Task statement: Start at the line containing "imported = [obj", stop at the line containing "return table[-1][1]", and set down every line in that stretch exactly as written, and nothing else.

Information supplied:
#####
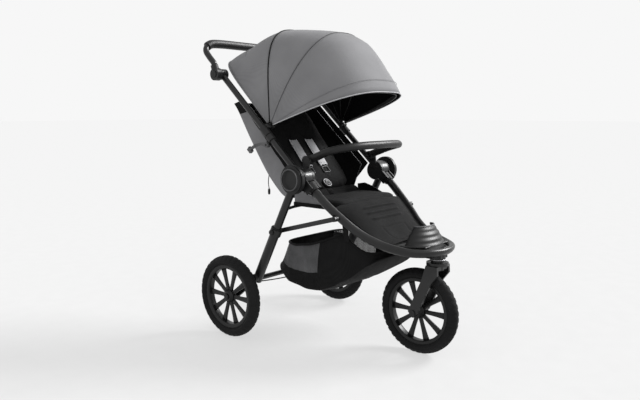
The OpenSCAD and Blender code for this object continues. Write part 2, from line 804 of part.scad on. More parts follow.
// Rim, spokes and hub of a wheel, with its axis along X
module rim(r_out, half, hub_half, hub_r, lip) {
    tyre_seat = r_out - tyre_depth;
    difference() {
        union() {
            rotate([0, 90, 0]) {
                rotate_extrude($fn = 72) polygon([
                    [rim_inner_r, -lip], [rim_inner_r - 2, -lip + 3], [rim_inner_r - 2, lip - 3],
                    [rim_inner_r, lip], [tyre_seat + 2, lip], [tyre_seat - 1, lip - 4],
                    [tyre_seat - 1, 4 - lip], [tyre_seat + 2, -lip]]);
                translate([0, 0, -hub_half]) cylinder(h = 2 * hub_half, r = hub_r);
                for (k = [0:spokes - 1]) rotate(360 * k / spokes) translate([0, 0, -5])
                    linear_extrude(10) polygon([[hub_r - 4, -5], [rim_inner_r + 1, -9],
                                                [rim_inner_r + 1, 9], [hub_r - 4, 5]]);
            }
        }
        rotate([0, 90, 0]) translate([0, 0, -hub_half - 1])
            cylinder(h = 2 * hub_half + 2, r = axle_r + run_gap);
    }
}

module tyre(r_out, half, lip) {
    seat = r_out - tyre_depth;
    rotate([0, 90, 0]) rotate_extrude($fn = 72) difference() {
        polygon([[seat + 2, -lip], [seat + 10, -half + 2], [seat + 18, -half],
                 [r_out - 9, -half + 5], [r_out - 2, -half + 13], [r_out, -4], [r_out, 4],
                 [r_out - 2, half - 13], [r_out - 9, half - 5], [seat + 18, half],
                 [seat + 10, half - 2], [seat + 2, lip], [seat - 1 + fit_gap, lip - 4],
                 [seat - 1 + fit_gap, 4 - lip]]);
    }
}

rim_lip = 14;
module rear_wheel_place(side) translate([side * rear_wheel_x, rear_axle_y, wheel_r]) children();
module rear_rim(side) color([0.1, 0.1, 0.1]) rear_wheel_place(side)
    rim(wheel_r, tyre_w / 2, rear_hub_half, 24, rim_lip);
module rear_tyre(side) color([0.05, 0.05, 0.05]) rear_wheel_place(side)
    tyre(wheel_r, tyre_w / 2, rim_lip);
module front_rim() color([0.1, 0.1, 0.1]) translate([0, front_axle_y, front_wheel_r])
    rim(front_wheel_r, tyre_w / 2, fork_leg_x - fork_leg_t / 2 - gap, 24, rim_lip);
module front_tyre() color([0.05, 0.05, 0.05]) translate([0, front_axle_y, front_wheel_r])
    tyre(front_wheel_r, tyre_w / 2, rim_lip);

// ---------------------------------------------------------------------- fork

module fork() {
    axle = [front_axle_y, front_wheel_r];
    crown_z = steer_z - 34;
    color([0.12, 0.12, 0.13]) difference() {
        union() {
            translate([0, steer_y, crown_z]) cylinder(h = steer_z - fit_gap - crown_z, r = 22);
            translate([0, steer_y, crown_z]) cylinder(h = 60, r = stem_r);
            translate([0, steer_y, crown_z + 16]) cylinder(h = 10, r = lock_r + 6);
            for (side = [side_left, side_right]) {
                plate(side, fork_leg_x - fork_leg_t / 2, fork_leg_x + fork_leg_t / 2)
                    polygon([[steer_y - 22, crown_z + 16], [steer_y + 20, crown_z + 18],
                             [steer_y + 34, crown_z - 30], axle + [18, 4], axle + [0, -16],
                             axle + [-17, 0], [steer_y - 2, crown_z - 40],
                             [steer_y - 24, crown_z - 12]]);
            }
            translate([-fork_leg_x, steer_y - 20, crown_z + 2])
                cube([2 * fork_leg_x, 40, 14]);
        }
        for (side = [side_left, side_right])
            disc(side, fork_leg_x - fork_leg_t, fork_leg_x + fork_leg_t, axle_r + 0.05, axle);
        translate([0, steer_y, crown_z + 13]) for (k = [0:3]) rotate(90 * k)
            translate([lock_r, 0, 0]) cylinder(h = 14, r = 4.4);
    }
}

module front_axle() {
    axle = [front_axle_y, front_wheel_r];
    color([0.6, 0.6, 0.6]) {
        disc(1, -fork_leg_x - 8, fork_leg_x + 8, axle_r, axle);
        for (side = [side_left, side_right])
            disc(side, fork_leg_x + fork_leg_t / 2, fork_leg_x + 8, 11, axle);
    }
}

// Pin behind the steerer housing that drops into the crown and stops the swivel
module swivel_lock() {
    color([0.2, 0.2, 0.2]) {
        translate([0, steer_y + lock_r, steer_z - 1]) cylinder(h = 24, r = 4);
        translate([-10, steer_y + lock_r - 4.4, steer_z + 22]) cube([20, 14, 5]);
    }
}

placed() front_frame();
placed() hub_body(side_left);  // hub_left
placed() hub_body(side_right);  // hub_right
placed() hub_cap(side_left);  // hub_cap_left
placed() hub_cap(side_right);  // hub_cap_right
placed() steerer_housing();
placed() footrest();
placed() calf_panel();
placed() seat_cushion();
placed() seat_hoop();
placed() link_mounts();
placed() lower_links();
placed() bar_mount(side_left);  // bar_mount_left
placed() bar_mount(side_right);  // bar_mount_right
placed() belly_bar();
placed() basket();
placed() crotch_strap();
placed() buckle();
placed() buckle_button();
placed() upper_tube(side_left);  // upper_tube_left
placed() upper_tube(side_right);  // upper_tube_right
placed() canopy_pins();
placed() canopy_rear();
placed() canopy_mid();
placed() canopy_front();
placed() canopy_rib_rear();
placed() canopy_rib_mid();
placed() canopy_rib_front();
placed() backrest_board();
placed() backrest_pad();
placed() seat_shell();
placed() shoulder_straps();
placed() shoulder_pads();
placed() recline_strap();
placed() recline_toggle();
placed() brake_bracket();
placed() brake_lever();
placed() brake_cable();
placed() handlebar();
placed() handle_grip();
placed() handle_knuckle(side_left);  // handle_knuckle_left
placed() handle_knuckle(side_right);  // handle_knuckle_right
placed() handle_button(side_left);  // handle_button_left
placed() handle_button(side_right);  // handle_button_right
placed() rear_leg(side_left);  // rear_leg_left
placed() rear_leg(side_right);  // rear_leg_right
placed() axle_bar();
placed() leg_collars();
placed() swing_arm(side_left);  // swing_arm_left
placed() swing_arm(side_right);  // swing_arm_right
placed() rear_rim(side_left);  // rear_rim_left
placed() rear_rim(side_right);  // rear_rim_right
placed() rear_tyre(side_left);  // rear_tyre_left
placed() rear_tyre(side_right);  // rear_tyre_right
placed() fork();
placed() front_axle();
placed() front_rim();
placed() front_tyre();
placed() swivel_lock();
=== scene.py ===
"""Looks of a three-wheeled folding baby stroller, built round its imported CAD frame.

Lengths below are millimetres in the CAD source's own axes, measured from the
middle of the wheelbase; P() turns them into metres in the shared frame.
"""

import math

import bpy
from mathutils import Matrix, Vector, noise


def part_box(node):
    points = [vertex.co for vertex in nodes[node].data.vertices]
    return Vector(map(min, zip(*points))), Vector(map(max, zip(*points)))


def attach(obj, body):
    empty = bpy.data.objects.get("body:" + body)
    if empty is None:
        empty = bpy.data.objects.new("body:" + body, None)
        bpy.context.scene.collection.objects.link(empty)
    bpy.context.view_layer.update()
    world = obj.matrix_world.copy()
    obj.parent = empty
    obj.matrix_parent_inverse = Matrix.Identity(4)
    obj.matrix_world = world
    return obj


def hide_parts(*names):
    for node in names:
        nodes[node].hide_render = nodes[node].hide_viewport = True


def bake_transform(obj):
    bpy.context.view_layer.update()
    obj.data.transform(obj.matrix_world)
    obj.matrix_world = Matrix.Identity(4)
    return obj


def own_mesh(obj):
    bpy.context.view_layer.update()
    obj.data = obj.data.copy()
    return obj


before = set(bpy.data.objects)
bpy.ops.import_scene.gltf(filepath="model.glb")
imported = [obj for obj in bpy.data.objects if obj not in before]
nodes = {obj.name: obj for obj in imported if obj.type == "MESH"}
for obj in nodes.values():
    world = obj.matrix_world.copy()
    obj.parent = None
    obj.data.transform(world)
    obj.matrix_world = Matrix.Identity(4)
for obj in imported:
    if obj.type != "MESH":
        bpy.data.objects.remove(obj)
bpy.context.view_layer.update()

# ------------------------------------------------------------------ places
lo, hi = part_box("rear_tyre_left")
CENTRE_Y = (lo.y + hi.y) / 2 - 0.309
HUB = (25, 595)
CREASE, BACK_ANGLE = (95, 537), 50
CANOPY_PIN, CANOPY_HALF, ROOT_R = (194, 770), 206, 16
REAR_HEM, REAR_RIB, MID_RIB, FRONT_RIB = 43, 87, 118, 162
HANDLE_PIN, HANDLE_X = (425.034, 957.729), 250.5
BAR_PIN, ARM_PIN = (34, 655), (212.952, 226.123)
SIDES = (1, -1)


def P(x, y, z):
    return Vector((x / 1000, y / 1000 + CENTRE_Y, z / 1000))


def along(s, angle):
    a = math.radians(angle)
    return HUB[0] + s * math.cos(a), HUB[1] + s * math.sin(a)


def upper_at(s, dy=0, dz=0):
    y, z = along(s, 42.2)
    return y + dy, z + dz


def leg_at(s):
    return along(s, -63)


def front_dir(s):
    a = math.radians(42)
    return (HUB[0] - s * math.cos(a) - 7 * math.sin(a),
            HUB[1] - s * math.sin(a) + 7 * math.cos(a))


def back_at(s, depth):
    a = math.radians(BACK_ANGLE)
    return (CREASE[0] + s * math.cos(a) + depth * math.sin(a),
            CREASE[1] + s * math.sin(a) - depth * math.cos(a))


def lookup(x, table):
    if x <= table[0][0]:
        return table[0][1]
    for (x0, y0), (x1, y1) in zip(table, table[1:]):
        if x <= x1:
            return y0 + (y1 - y0) * (x - x0) / (x1 - x0)
    return table[-1][1]


# ------------------------------------------------------------------ camera
AIM, DIP = math.radians(49.41), math.radians(7.888)
camera = bpy.data.objects.new("camera", bpy.data.cameras.new("camera"))
camera.data.sensor_width, camera.data.lens = 36, 35.594
camera.location = (-1.8071, -1.4356, 0.8183)
looks = Vector((math.sin(AIM) * math.cos(DIP), math.cos(AIM) * math.cos(DIP), -math.sin(DIP)))
camera.rotation_euler = looks.to_track_quat("-Z", "Y").to_euler()
bpy.context.scene.collection.objects.link(camera)
bpy.context.scene.camera = camera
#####
Reply:
imported = [obj for obj in bpy.data.objects if obj not in before]
nodes = {obj.name: obj for obj in imported if obj.type == "MESH"}
for obj in nodes.values():
    world = obj.matrix_world.copy()
    obj.parent = None
    obj.data.transform(world)
    obj.matrix_world = Matrix.Identity(4)
for obj in imported:
    if obj.type != "MESH":
        bpy.data.objects.remove(obj)
bpy.context.view_layer.update()

# ------------------------------------------------------------------ places
lo, hi = part_box("rear_tyre_left")
CENTRE_Y = (lo.y + hi.y) / 2 - 0.309
HUB = (25, 595)
CREASE, BACK_ANGLE = (95, 537), 50
CANOPY_PIN, CANOPY_HALF, ROOT_R = (194, 770), 206, 16
REAR_HEM, REAR_RIB, MID_RIB, FRONT_RIB = 43, 87, 118, 162
HANDLE_PIN, HANDLE_X = (425.034, 957.729), 250.5
BAR_PIN, ARM_PIN = (34, 655), (212.952, 226.123)
SIDES = (1, -1)


def P(x, y, z):
    return Vector((x / 1000, y / 1000 + CENTRE_Y, z / 1000))


def along(s, angle):
    a = math.radians(angle)
    return HUB[0] + s * math.cos(a), HUB[1] + s * math.sin(a)


def upper_at(s, dy=0, dz=0):
    y, z = along(s, 42.2)
    return y + dy, z + dz


def leg_at(s):
    return along(s, -63)


def front_dir(s):
    a = math.radians(42)
    return (HUB[0] - s * math.cos(a) - 7 * math.sin(a),
            HUB[1] - s * math.sin(a) + 7 * math.cos(a))


def back_at(s, depth):
    a = math.radians(BACK_ANGLE)
    return (CREASE[0] + s * math.cos(a) + depth * math.sin(a),
            CREASE[1] + s * math.sin(a) - depth * math.cos(a))


def lookup(x, table):
    if x <= table[0][0]:
        return table[0][1]
    for (x0, y0), (x1, y1) in zip(table, table[1:]):
        if x <= x1:
            return y0 + (y1 - y0) * (x - x0) / (x1 - x0)
    return table[-1][1]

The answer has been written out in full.